There have been a few confirmed cases of the flu near me. And gee, I take transit to get to work.
I wash my hands when I get to the office and as soon as I get home. The totality of my flu protection.
I also visit my friend Anne at the hospital twice a week. Wash my hands when I get there and when I leave.
I have 11 paid sick days left, hmmmm, should I save them for the fall???

Based on what the boss shared, this H1N1 influenza A subtype is an apparent re-assortment of an endemic human strain, two endemic pig strains and an avian strain.

It is much like the seasonal flu in symptoms and transmission.

It is a descendant of the infamous “Spanish Flu” of 1918-19 which killed more than 500,000 Americans and approximately 20 million people worldwide (before some awesome advances in the medical field).

Wash your hands. Limit social interractions (ooops, helped host a Cinco de Mayo fiesta Saturday night!). Stay home if sick (darn, I didn't have a hangover...must be all of the tequila I drank!). In other words, think smart and act smart.

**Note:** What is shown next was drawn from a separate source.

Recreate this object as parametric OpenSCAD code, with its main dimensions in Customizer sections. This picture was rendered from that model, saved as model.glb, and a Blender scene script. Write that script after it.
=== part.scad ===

We just have one vase announced here in PA. But a bunch in DE and NJ.

Debby, you are sooo smart! Tequila is alcohol, alcohol kills germs! TA DA!!!! (so ok, flu is a virus, not a germ) Echineacha & goldensealroot build up your immune system, take a few with a shot, then disinfect your hands with a tequila rub. That should keep you healthy & happy!

OMG! I've been running all day and didn't turn on the puter till 5:30. I had the usual spam but the new twist is that you can get viagra AND TAMIFLU from their online pharmacies! Wow, you can keep the flu down while you get it up!

Debby, Rita,

You people are GENIUS!!

I drink Margaritas by the pitcherfull -- I am SURELY immune.


XO,

Lisa

The uproar all started when the folks in Mexico counted every case of pneumonia and every pneumonia-related death as being related to swine flu. This turned out to be totally wrong, and they have had to revise the death toll down from hundreds to something around twenty, and the number of flu cases from hundreds into tens of thousands. This compares more than favorably with the annual human impact of the regular flu season in the U.S.
It is not a descendent of the flu from 1918, and does not have the genetic mutation that made that flu such a killer. The chief danger would be if it went off and acquired some weird mutation and came back at us in a big way later, but scientists are already slogging away to prepare for any such eventuality. Still and all, the best defense is good old preventative health: get enough sleep, eat your vegetables, exercise sensibly, take our President's advice to cover your mouth when you cough and wash your hands often. The chief value of those flimsy little masks is to keep you from putting your fingers in your nose or mouth . . . but if it makes you feel better to wear one if there are a lot of cases in your area, then do. Meanwhile, I'm telling my patients who are at any sort of risk to come in and have acupuncture and herbal medicine to strengthen their immune system.

Hijack from two days back:
Tom, Lisa, I've been shopping for a new-used vehicle lately, and accidentally fell madly in love with a candy-apple red X3 with tan leather seats. As it is twice my current affordable range, it will likely be an unrequited love . . . but, love, nonetheless. Hope you've found the tires, Lisa.

Lisa, in response to your hijack: we just bought a ten-year-old Nissan Frontier pickup on Saturday.

It's a striking shade of magenta (or deep pink). Ahem. We've had one before, a red one, and I have to say I have missed Praise The Truck more than I have missed Ziggy The Bimmer. Yes, it was close, but still . . . 4'x8' plywood? Concrete blocks? The stuff of Real Life? No contest.

You may not think you're a pick-up truck person. Think again, save the money. You may have a whole different level of fun than you've ever had before.

Sarah may not agree, but then again, she might. And I hope she got her tires.